In an interview with New Yorker editor David Remnick at the TechFest conference, Hastings explained that twice as many TV shows are made today than five years ago, and Hastings pinned the cause for all this increased spending on the rise of new ways to distribute shows (like, ahem, Netflix).
“Cable networks like FX and broadcast networks like ABC continue to invest in shows, and now Amazon and Netflix are adding into that, so the total number of shows over the last five years has nearly doubled to a little over 400. So some people say that’s unsustainable — the writers say ‘fantastic!’ There’s never been more people working, the prices are up, the ecosystem’s incredibly healthy, but it’s tougher competition for all of the existing players.

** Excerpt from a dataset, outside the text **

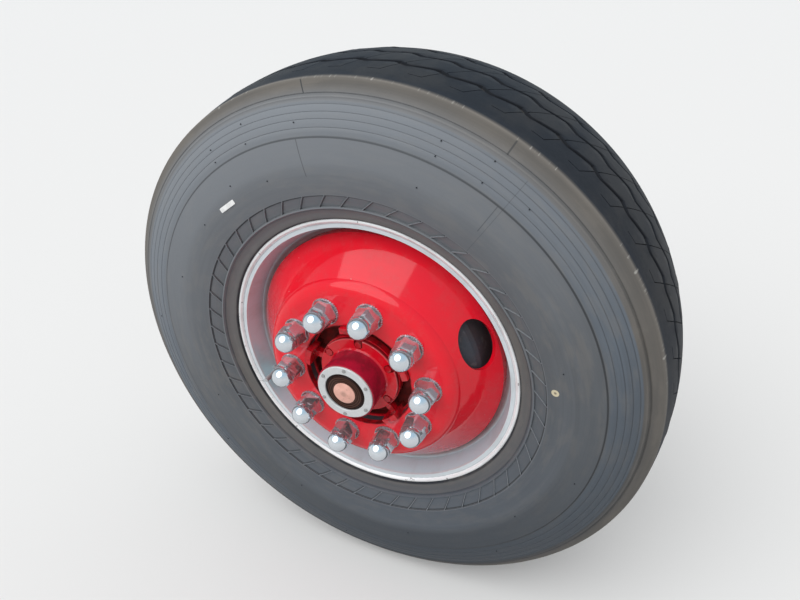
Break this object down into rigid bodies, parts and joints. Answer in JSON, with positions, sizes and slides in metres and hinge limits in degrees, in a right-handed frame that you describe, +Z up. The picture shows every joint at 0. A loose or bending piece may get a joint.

“I don’t think it’s a bubble. I think what’s happening is distribution is getting better and then we now can afford better content. So, if you think about the highest-end movies, the budget will be about $150 million for production, so about $100 million per hour of content. But if you think about the very biggest TV — Game of Thrones, The Crown — that’s about $10 million per hour in production budget … but what’s the difference? Well, a movie is able to monetize through incredible distribution, and they still make a profit … TV, we can’t do that .. What we’re all interested in is how do we expand — I’m not calling it a bubble, but expand — and invest more, and figure out what $20 million-an-hour television looks like.”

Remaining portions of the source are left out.